Gardner was a multi-sport athlete at Edward Little High School in Auburn who attended Long Island University on a track scholarship before joining the U.S. Army. In 2006, she suffered injuries that resulted in her losing both legs, but Gardner became one of America’s top International Paralympic Committee athletes and helped the USA National Sledge Hockey Team to the first International Cup gold medal in 2014. Gardner was named 2013 USA Hockey Disabled Athlete of the Year and won the shot put and discus at the 2016 U.S. Paralympic Trials.
LeBlanc was a top global snowboarder for 17 years and is known for pioneering skateboard-style snowboarding, bringing the sport to urban settings and for pushing the boundaries of big mountain backcountry freestyle maneuvers. He was named a “Mountain GOAT” by Snowboarder Magazine, Outstanding Rider of the Year by Transworld Snowboarding and was a character in the launch edition of the XBox snowboarding game. An award-winning filmmaker and featured performer, LeBlanc also has influenced mountain sports through his eco-conscious clothing company Holden Outerwear, which he founded nearly two decades ago.

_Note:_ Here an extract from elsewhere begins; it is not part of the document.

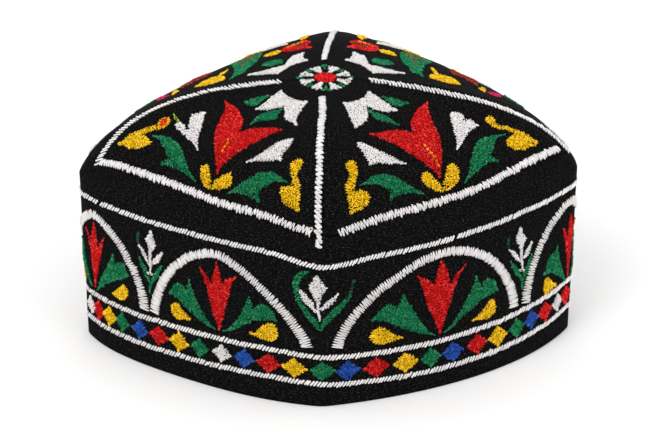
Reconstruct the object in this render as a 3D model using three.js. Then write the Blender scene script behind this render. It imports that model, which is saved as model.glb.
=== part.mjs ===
// A four-cornered embroidered skullcap, standing on its rim, with one corner to the front.
// Millimetres, +Z up, front corner towards -Y. The origin lies on the surface that the cap stands on,
// under the middle of its plan. The cap is five pieces of stiffened cotton: a band that stands up from
// the rim and turns over the fold, and four triangular gores that meet at the top.
import * as THREE from "three";

// The band is ruled between two plan sections. Each has four round corners and four bulging sides.
// cornerReach and sideReach are measured from the middle to a corner and to the middle of a side.
// The front left side is the flattest: its middle lies flattening millimetres further in.
const rim = { height: 0, cornerReach: 105, sideReach: 93.8, cornerRadius: 12, flattening: 4.5 };
const fold = { height: 77.5, cornerReach: 107.5, sideReach: 87.4, cornerRadius: 18, flattening: 1.5 };

// The cap stands a little squashed: its front two sides are shallower than the back two.
const frontDepthShare = 0.69;
const backDepthShare = 1.1;
const skewShare = 0.06; // sideways lean of the front and back corners, for each millimetre of depth

// The crown rises from the fold to the top. A fuller profile is flatter at the top, and a rounder one
// leaves the fold more steeply. The profile of the four ridges blends into that of the gores' middles.
const top = { height: 115, offsetX: -2, offsetY: 13 };
const ridgeProfile = { fullness: 2.9, rounding: 1.3 };
const goreProfile = { fullness: 1.9, rounding: 2.05 };
const ridgeNarrowness = 5.5;

// The gores are sewn to the band a little way in from the fold, closer to it at the front and back.
const seamReachMean = 0.97;
const seamReachSwing = 0.015;
const topHoleReach = 0.012; // the four points stop just short of the top

const clothThickness = 2.4; // cotton over stiffened lining
const hemRounding = 0.5;
const pieceGap = 0.3;

// Mesh steps
const quarterColumns = 20;
const cornerCrowding = 0.5; // columns lie closer together towards the corners
const bandRows = 4;
const turnOverRows = 3;
const goreRows = 12;

const black = 0x0d0c0e;
const bandCloth = new THREE.MeshStandardMaterial({ color: black, roughness: 0.95, metalness: 0 });
const goreCloth = new THREE.MeshStandardMaterial({ color: black, roughness: 0.9, metalness: 0 });

const planShiftY = (fold.cornerReach * (backDepthShare - frontDepthShare)) / 2;

const mix = (a, b, share) => a + (b - a) * share;

// The arcs of a section: the side's radius, the distance of its centre past the middle, and the angle
// of a round corner's half.
function arcsOf({ cornerReach, sideReach, cornerRadius }) {
  const cornerCentre = cornerReach - cornerRadius;
  const sideInner = sideReach - cornerRadius;
  const sideCentre =
    (cornerCentre ** 2 - sideInner ** 2) / (2 * sideInner - Math.SQRT2 * cornerCentre);
  const across = sideCentre / Math.SQRT2;
  return {
    cornerCentre,
    across,
    sideRadius: sideCentre + sideReach,
    cornerAngle: Math.atan2(across, cornerCentre + across),
  };
}

const frontLeftQuarter = 3;

// A point of a section before it is squashed. turn runs from 0 at the front corner over the right one
// (0.25), the back one (0.5) and the left one (0.75), in equal steps of length along the round arcs.
function sectionPoint(section, turn) {
  const { cornerCentre, across, sideRadius, cornerAngle } = arcsOf(section);
  const quarters = (turn - Math.floor(turn)) * 4;
  const quarter = Math.floor(quarters);
  const share = quarters - quarter;
  const cornerLength = section.cornerRadius * cornerAngle;
  const sideLength = sideRadius * (Math.PI / 4 - cornerAngle);
  const run = 2 * Math.min(share, 1 - share) * (cornerLength + sideLength);
  const onCorner = run <= cornerLength;
  const angle = onCorner
    ? run / section.cornerRadius
    : cornerAngle + (run - cornerLength) / sideRadius;
  const radius = onCorner ? section.cornerRadius : sideRadius;
  const near = (onCorner ? cornerCentre : -across) + radius * Math.cos(angle);
  const far = (onCorner ? 0 : -across) + radius * Math.sin(angle);
  const [ahead, aside] = share <= 0.5 ? [near, far] : [far, near];
  const turned = new THREE.Vector2(aside, -ahead);
  if (quarter === frontLeftQuarter) {
    const inward = section.flattening * Math.sin(Math.PI * share) ** 2;
    turned.add(new THREE.Vector2(-inward, inward).multiplyScalar(Math.SQRT1_2));
  }
  return turned.rotateAround(new THREE.Vector2(), (quarter * Math.PI) / 2);
}

function planPoint(section, turn) {
  const point = sectionPoint(section, turn);
  point.y *= point.y < 0 ? frontDepthShare : backDepthShare;
  point.x += skewShare * point.y;
  return point;
}

const rise = (reach, { fullness, rounding }) =>
  (top.height - fold.height) * Math.max(0, 1 - reach ** fullness) ** (1 / rounding);

// A point of the outer surface. climb runs from 0 at the rim to 1 at the fold and 2 at the top.
// On the crown, reach is the share of the way out from the top to the fold.
function outerPoint(turn, climb) {
  if (climb <= 1) {
    const plan = planPoint(rim, turn).lerp(planPoint(fold, turn), climb);
    return new THREE.Vector3(plan.x, plan.y - planShiftY, mix(rim.height, fold.height, climb));
  }
  const reach = 1 - (climb - 1) ** 2;
  const plan = planPoint(fold, turn).multiplyScalar(reach);
  const nearRidge = (Math.cos(4 * Math.PI * turn) ** 2) ** ridgeNarrowness;
  const up = mix(rise(reach, goreProfile), rise(reach, ridgeProfile), nearRidge);
  return new THREE.Vector3(
    plan.x + (1 - reach) * top.offsetX,
    plan.y + (1 - reach) * top.offsetY - planShiftY,
    fold.height + up,
  );
}

const slopeStep = 0.002;

function slopesAt(turn, climb) {
  const low = Math.max(0, climb - slopeStep);
  const high = Math.min(2, climb + slopeStep);
  const along = outerPoint(turn + slopeStep, climb).sub(outerPoint(turn - slopeStep, climb));
  const upward = outerPoint(turn, high).sub(outerPoint(turn, low));
  return {
    along: along.divideScalar(2 * slopeStep),
    upward: upward.divideScalar(high - low),
  };
}

// A point under the outer surface, depth millimetres into the cloth. The hem's points stay level.
function clothPoint(turn, climb, depth) {
  const { along, upward } = slopesAt(turn, climb);
  const outward = along.cross(upward);
  if (climb * fold.height <= hemRounding) outward.z = 0;
  return outerPoint(turn, climb).addScaledVector(outward.normalize(), -depth);
}

// How much climb or turn a stretch of the surface takes up there.
const climbFor = (length, turn, climb) => length / slopesAt(turn, climb).upward.length();
const turnFor = (length, turn, climb) => length / slopesAt(turn, climb).along.length();

function seamClimb(turn) {
  const reach = seamReachMean + seamReachSwing * Math.cos(4 * Math.PI * turn);
  return 1 + Math.sqrt(1 - reach);
}

// Shares of one quarter turn, closer together at its ends.
function quarterShares() {
  return Array.from({ length: quarterColumns + 1 }, (_, i) => {
    const share = i / quarterColumns;
    return share - (cornerCrowding * Math.sin(2 * Math.PI * share)) / (2 * Math.PI);
  });
}

function meshFrom(name, material, points, triangles) {
  const geometry = new THREE.BufferGeometry().setFromPoints(points);
  geometry.setIndex(triangles);
  geometry.computeVertexNormals();
  const mesh = new THREE.Mesh(geometry, material);
  mesh.name = name;
  return mesh;
}

// The two triangles of a quad whose corners are named in order, seen from outside.
const quad = (a, b, c, d) => [a, b, c, a, c, d];

// The band: a closed ring of cloth. Its section runs up the outside and back down the inside.
function makeBand() {
  const hemClimb = hemRounding / fold.height;
  const turns = [0, 1, 2, 3].flatMap((quarter) =>
    quarterShares()
      .slice(0, -1)
      .map((share) => (quarter + share) / 4),
  );
  const climbsAt = (turn) => {
    const edge = seamClimb(turn) - climbFor(pieceGap / 2, turn, seamClimb(turn));
    const wall = Array.from({ length: bandRows + 1 }, (_, i) => mix(hemClimb, 1, i / bandRows));
    const over = Array.from({ length: turnOverRows }, (_, i) => mix(1, edge, (i + 1) / turnOverRows));
    return [...wall, ...over];
  };
  const sectionOf = (turn) => {
    const climbs = climbsAt(turn);
    return [
      clothPoint(turn, 0, hemRounding),
      ...climbs.map((climb) => clothPoint(turn, climb, 0)),
      ...climbs.reverse().map((climb) => clothPoint(turn, climb, clothThickness)),
      clothPoint(turn, 0, clothThickness - hemRounding),
    ];
  };
  const sections = turns.map(sectionOf);
  const size = sections[0].length;
  const triangles = [];
  sections.forEach((_, i) => {
    const here = i * size;
    const next = ((i + 1) % sections.length) * size;
    for (let j = 0; j < size; j++) {
      const up = (j + 1) % size;
      triangles.push(...quad(here + j, next + j, next + up, here + up));
    }
  });
  return meshFrom("band", bandCloth, sections.flat(), triangles);
}

// One gore: a shell of cloth over one quarter of the crown, with an outer face, an inner face and
// four edges. It keeps its gap to the band and to the gores beside it.
function makeGore(name, quarter) {
  const shares = quarterShares();
  const lastColumn = shares.length - 1;
  const topClimb = 1 + Math.sqrt(1 - topHoleReach);
  const faceAt = (depth) =>
    Array.from({ length: goreRows + 1 }, (_, row) =>
      shares.map((share, column) => {
        const plain = (quarter + share) / 4;
        const base = seamClimb(plain) + climbFor(pieceGap / 2, plain, seamClimb(plain));
        const climb = mix(base, topClimb, row / goreRows);
        const middle = (quarter + 0.5) / 4;
        const ridge = (quarter + Math.round(share)) / 4;
        const inset = turnFor(pieceGap / 2, ridge, climb) / 0.125;
        return clothPoint(mix(plain, middle, inset), climb, depth);
      }),
    ).flat();
  const outer = faceAt(0);
  const under = outer.length;
  const at = (row, column) => row * shares.length + column;
  const triangles = [];
  for (let row = 0; row < goreRows; row++)
    for (let column = 0; column < lastColumn; column++) {
      const corners = [at(row, column), at(row, column + 1), at(row + 1, column + 1), at(row + 1, column)];
      triangles.push(...quad(...corners));
      triangles.push(...quad(...corners.map((corner) => corner + under).reverse()));
    }
  const edge = (from, to) => triangles.push(...quad(from, to, to + under, from + under));
  for (let column = 0; column < lastColumn; column++) {
    edge(at(0, column + 1), at(0, column));
    edge(at(goreRows, column), at(goreRows, column + 1));
  }
  for (let row = 0; row < goreRows; row++) {
    edge(at(row, 0), at(row + 1, 0));
    edge(at(row + 1, lastColumn), at(row, lastColumn));
  }
  return meshFrom(name, goreCloth, [...outer, ...faceAt(clothThickness)], triangles);
}

const goreNames = ["gore_front_right", "gore_back_right", "gore_back_left", "gore_front_left"];

const skullcap = new THREE.Group();
skullcap.add(makeBand(), ...goreNames.map(makeGore));

export default skullcap;
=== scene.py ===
import math

import bpy
import numpy as np
from mathutils import Matrix, Vector


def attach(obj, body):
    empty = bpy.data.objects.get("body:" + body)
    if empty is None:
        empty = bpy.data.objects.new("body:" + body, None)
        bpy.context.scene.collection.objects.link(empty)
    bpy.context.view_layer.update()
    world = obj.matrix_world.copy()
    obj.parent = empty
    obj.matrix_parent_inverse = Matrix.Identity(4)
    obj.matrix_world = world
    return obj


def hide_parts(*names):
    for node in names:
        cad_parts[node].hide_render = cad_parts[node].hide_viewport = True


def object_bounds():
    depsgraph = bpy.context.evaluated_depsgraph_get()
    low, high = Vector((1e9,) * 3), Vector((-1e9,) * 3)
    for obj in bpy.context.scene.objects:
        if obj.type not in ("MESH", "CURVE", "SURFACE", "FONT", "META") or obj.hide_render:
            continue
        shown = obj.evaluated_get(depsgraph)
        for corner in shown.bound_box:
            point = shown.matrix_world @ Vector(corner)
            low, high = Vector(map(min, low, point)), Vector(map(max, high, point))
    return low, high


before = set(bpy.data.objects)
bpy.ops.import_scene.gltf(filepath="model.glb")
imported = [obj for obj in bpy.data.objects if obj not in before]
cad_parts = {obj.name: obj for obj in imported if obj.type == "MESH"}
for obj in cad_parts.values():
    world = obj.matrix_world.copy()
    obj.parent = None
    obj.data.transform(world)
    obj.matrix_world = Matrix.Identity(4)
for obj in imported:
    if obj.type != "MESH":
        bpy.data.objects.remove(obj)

# An embroidered skullcap that stands on its rim, one corner to the front.
# Shapes are worked out in millimetres and become metres when a mesh is made.
mm = 0.001
dice = np.random.default_rng(41)
cadLow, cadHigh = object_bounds()
print("skullcap: frame loaded,", len(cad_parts), "nodes")

# The cap's surface: a band ruled between two plan sections, and a crown that rises to the top.
cap = {
    "foldReach": (cadHigh[0] - cadLow[0]) / 2 / mm,  # middle to a corner, along the fold
    "topHeight": round(cadHigh[2] / mm, 1),
    "foldHeight": 77.5,
    "rimReach": 105.0,
    "rimSide": 93.8,  # middle to the middle of a side
    "rimRounding": 12.0,
    "rimFlattening": 4.5,  # how far the front left side is pressed in
    "foldSide": 87.4,
    "foldRounding": 18.0,
    "foldFlattening": 1.5,
    "frontDepth": 0.69,  # the cap stands squashed, more so in front
    "backDepth": 1.1,
    "skew": 0.06,
    "topOffset": (-2.0, 13.0),
    "ridgeProfile": (2.9, 1.3),  # fullness, rounding
    "goreProfile": (1.9, 2.05),
    "ridgeNarrowness": 5.5,
    "seamReach": 0.97,
    "seamSwing": 0.015,
    "thickness": 2.4,
    "handWork": 0.22,  # depth of the dimples that hand sewing leaves
}

rimSection = {
    "reach": cap["rimReach"],
    "side": cap["rimSide"],
    "rounding": cap["rimRounding"],
    "flattening": cap["rimFlattening"],
}
foldSection = {
    "reach": cap["foldReach"],
    "side": cap["foldSide"],
    "rounding": cap["foldRounding"],
    "flattening": cap["foldFlattening"],
}
planShift = cap["foldReach"] * (cap["backDepth"] - cap["frontDepth"]) / 2
frontLeftQuarter = 3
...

McPherson is the first MSHoF inductee from the sport of competitive cheering, She became the coach at Marshwood High School in South Berwick in 1987 and led the Hawks to six regional and five state titles while also helping many other teams as she established herself as a leader in this rapidly evolving sport. She was named Maine Coach of the Year twice, and her Maine Stars gym produced three national champions and a world championship team.

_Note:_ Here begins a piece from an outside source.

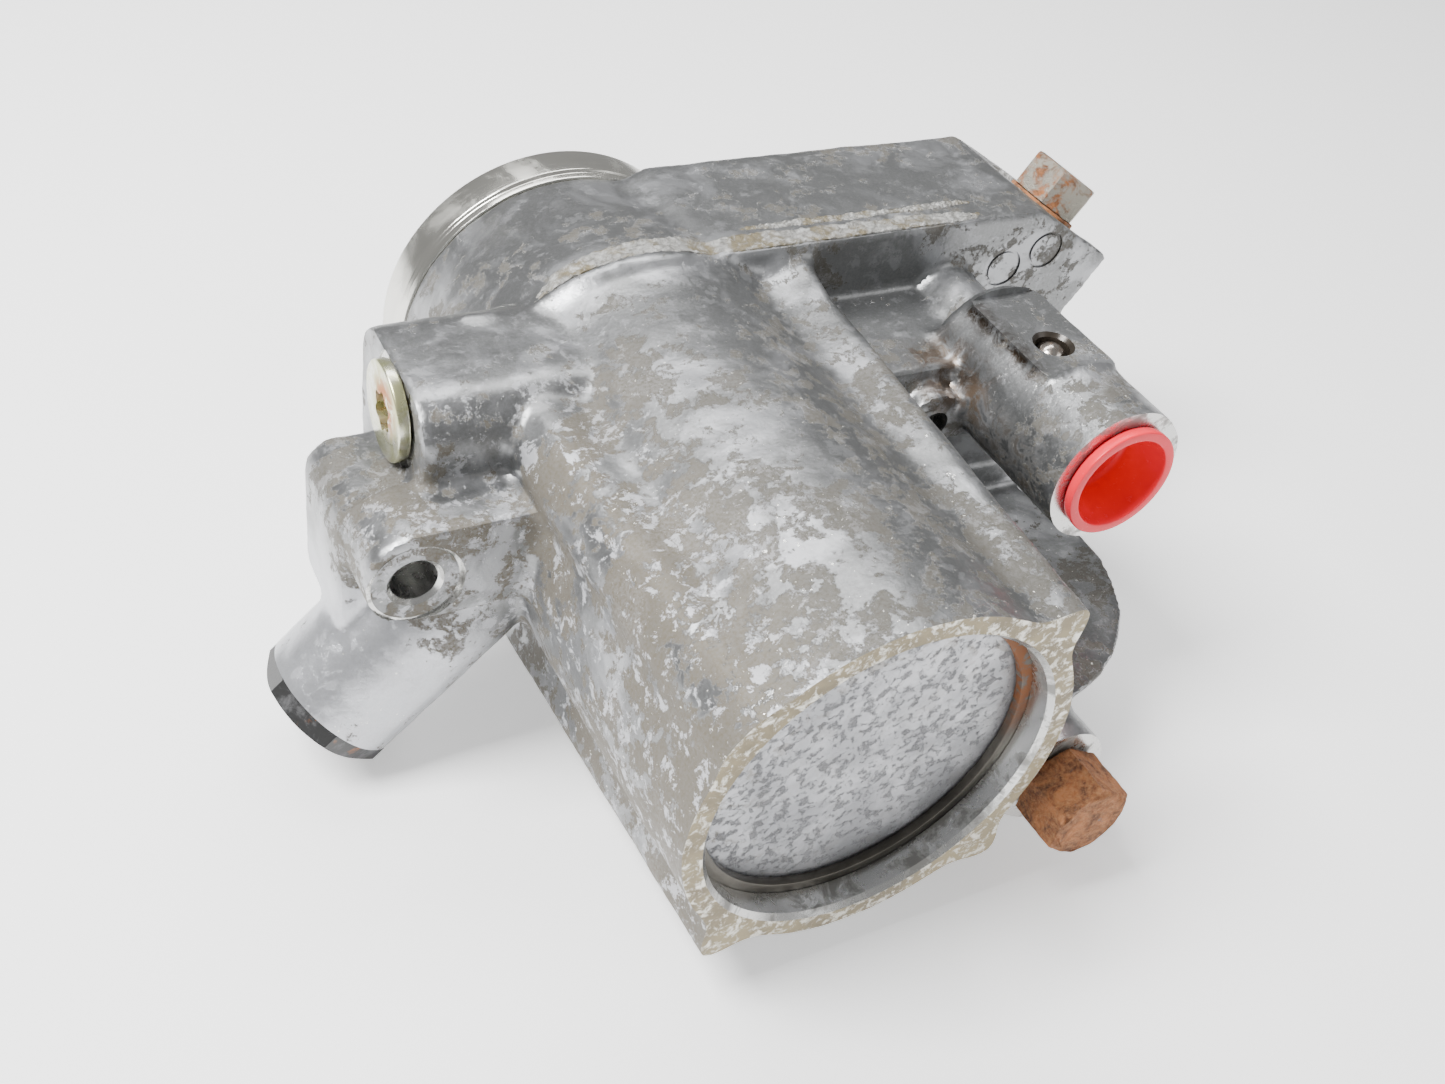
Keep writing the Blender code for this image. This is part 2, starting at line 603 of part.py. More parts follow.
def make_rear_closure(plug_finish, steel, rubber):
    """The end plug with its sealing ring, held by an internal snap ring."""
    radius = BORE_RADIUS - GAP
    groove = radius - 2 * PLUG_RING_WIRE
    middle = PLUG_THICKNESS / 2
    half = PLUG_RING_WIRE + GAP
    pocket = JOURNAL_RADIUS + JOURNAL_BUSH_WALL + 2 * GAP
    floor = PLUG_THICKNESS - JOURNAL_BUSH_LENGTH - 2 * GAP
    profile = [(0, 0), (radius - PLUG_CHAMFER, 0), (radius, PLUG_CHAMFER), (radius, middle - half),
               (groove, middle - half), (groove, middle + half), (radius, middle + half),
               (radius, PLUG_THICKNESS), (pocket, PLUG_THICKNESS), (pocket, floor), (0, floor)]
    turned("rear_end_plug", profile, (0, plug_rear, 0), Y_AXIS, plug_finish, ROUND_LARGE)
    seal_ring("plug_o_ring", groove + GAP, 2 * PLUG_RING_WIRE - 2 * GAP,
              (0, plug_rear + middle - PLUG_RING_WIRE, 0), 2 * PLUG_RING_WIRE, Y_AXIS, rubber,
              ROUND_LARGE)
    rear = RECESS_DEPTH - SNAP_RING_THICKNESS
    outer = BORE_RADIUS + SNAP_GROOVE_DEPTH - GAP
    ring = tube("plug_snap_ring", outer - SNAP_RING_WIDTH, outer, (0, rear, 0), SNAP_RING_THICKNESS,
                Y_AXIS, steel, ROUND_LARGE)
    half_slot = BORE_RADIUS * math.sin(SNAP_RING_OPENING / 2)
    cut(ring, box("snap_ring_slot", (-half_slot, rear - OVERRUN, 0.8 * BORE_RADIUS),
                  (half_slot, rear + SNAP_RING_THICKNESS + OVERRUN, 1.2 * BORE_RADIUS)))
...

Pfeifle took up cross country running as a senior at the University of Vermont, then returned to Maine and won 19 in-state races, had dozens of top-10 finishes in national events, qualified for two U.S. Olympic trials, and posted the fastest time ever by a Mainer in the Boston Marathon. At age 40 in 1991 he turned to biking and won an age-group world championship and two national titles.

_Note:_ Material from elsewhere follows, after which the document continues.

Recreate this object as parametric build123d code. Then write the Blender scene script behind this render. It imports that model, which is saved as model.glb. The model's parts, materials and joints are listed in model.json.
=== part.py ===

Shibles was a star athlete at Mt. View High School in Thorndike and a two-time basketball captain and 1,000-point scorer at Bates College. She then joined the coaching ranks, first turning a 7-17 Swarthmore team into the Centennial Conference champion in four years, then compiling a 281-65 record over 12 seasons at Bowdoin College with 11 NCAA tournament appearances and two trips to the NCAA Division III Final Four. Her 2020 Polar Bears were 27-2 when their national championship bid was halted by COVID-19. Shibles now coaches women’s basketball at Dartmouth.
Caras Snyder was setting short-course swimming records by age 10, and 34 of those records still stand. At Cape Elizabeth High School, she set five state records, won multiple titles and was named to the All-State and NISCA All-America teams. She went on to captain the Cornell women’s swimming and diving team, set four school records and was presented Cornell’s Achievement and Leadership Award. She died of sudden cardiac arrest at age 33 in 2020.
Walker is retiring after coaching field hockey for 39 years at Sanford High School, where she amassed nearly 400 victories, four regional titles and two state championships. From 1999 to 2001, her teams won 50 straight games.
Wotton coached Marshwood High School of South Berwick to 16 football state championships in four classes and compiled a 220-33-3 record — including one stretch of 45 consecutive victories. He left Marshwood for St. Thomas Aquinas in Dover, New Hampshire, in 1992 and retired as the winningest high school football coach in New England history with 342 victories and was voted Maine’s Greatest High School Football Coach in an online poll conducted by the Bangor Daily News. Wotton passed away last November.